▶ [REQUEST]
Reproduce each line of the listing exactly.

··· COLLECTED DATA

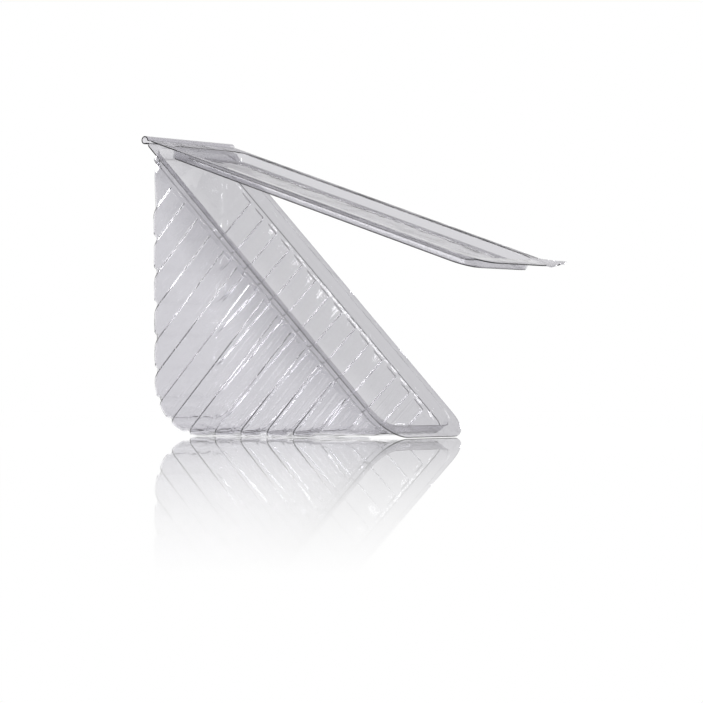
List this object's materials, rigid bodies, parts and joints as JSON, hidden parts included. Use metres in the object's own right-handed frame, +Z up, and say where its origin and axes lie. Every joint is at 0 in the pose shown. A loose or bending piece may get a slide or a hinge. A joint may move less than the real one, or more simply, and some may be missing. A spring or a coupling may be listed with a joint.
{
  "type": "sandwich container",
  "caption": "Clear wedge pack for a cut sandwich: a ribbed triangular tray standing on its square wall, with a shallow plug lid on a rolled hinge along its top edge.",
  "frame": {"origin": "on the floor, at the middle of the flat crown of the bottom rib next to the last one at the toe", "axes": "+X from the back wall towards the toe, +Y across the pack, +Z up"},
  "size_m": [0.173, 0.0644, 0.1267],
  "materials": {
    "clear_sheet": "clear, glossy formed sheet with a faint grey tint"
  },
  "bodies": {
    "tray": {"base_tray": "clear_sheet"},
    "lid": {"lid": "clear_sheet"}
  },
  "joints": [
    {"name": "lid_hinge", "type": "hinge", "parent": "tray", "child": "lid", "pos_m": [-0.06039, 0, 0.12495], "axis": [0, 1, 0], "range_deg": [-153.3, 26.7], "stiffness_Nm_per_rad": 0.04, "springref_deg": -8.88}
  ]
}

······

▶ [OUTPUT OF THE TASK]
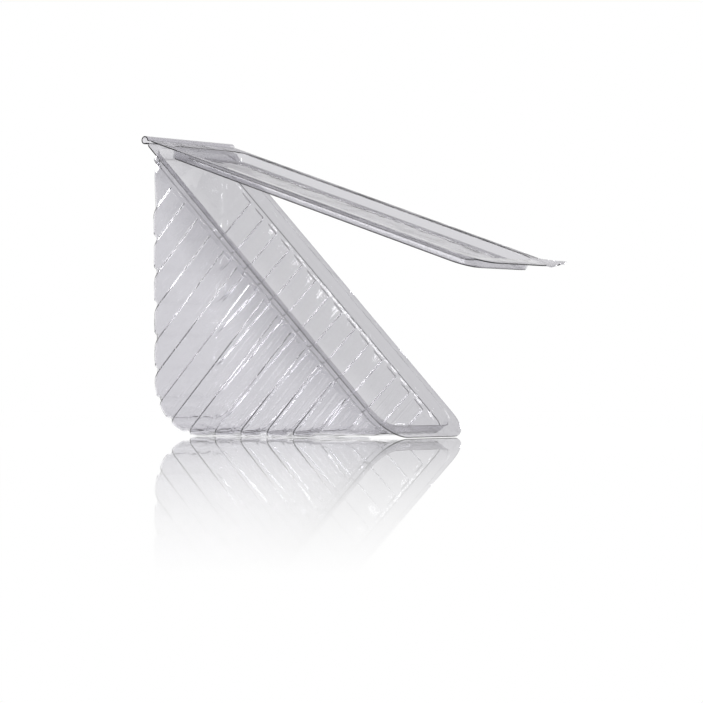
List this object's materials, rigid bodies, parts and joints as JSON, hidden parts included. Use metres in the object's own right-handed frame, +Z up, and say where its origin and axes lie. Every joint is at 0 in the pose shown. A loose or bending piece may get a slide or a hinge. A joint may move less than the real one, or more simply, and some may be missing. A spring or a coupling may be listed with a joint.
{
  "type": "sandwich container",
  "caption": "Clear wedge pack for a cut sandwich: a ribbed triangular tray standing on its square wall, with a shallow plug lid on a rolled hinge along its top edge.",
  "frame": {"origin": "on the floor, at the middle of the flat crown of the bottom rib next to the last one at the toe", "axes": "+X from the back wall towards the toe, +Y across the pack, +Z up"},
  "size_m": [0.173, 0.0644, 0.1267],
  "materials": {
    "clear_sheet": "clear, glossy formed sheet with a faint grey tint"
  },
  "bodies": {
    "tray": {"base_tray": "clear_sheet"},
    "lid": {"lid": "clear_sheet"}
  },
  "joints": [
    {"name": "lid_hinge", "type": "hinge", "parent": "tray", "child": "lid", "pos_m": [-0.06039, 0, 0.12495], "axis": [0, 1, 0], "range_deg": [-153.3, 26.7], "stiffness_Nm_per_rad": 0.04, "springref_deg": -8.88}
  ]
}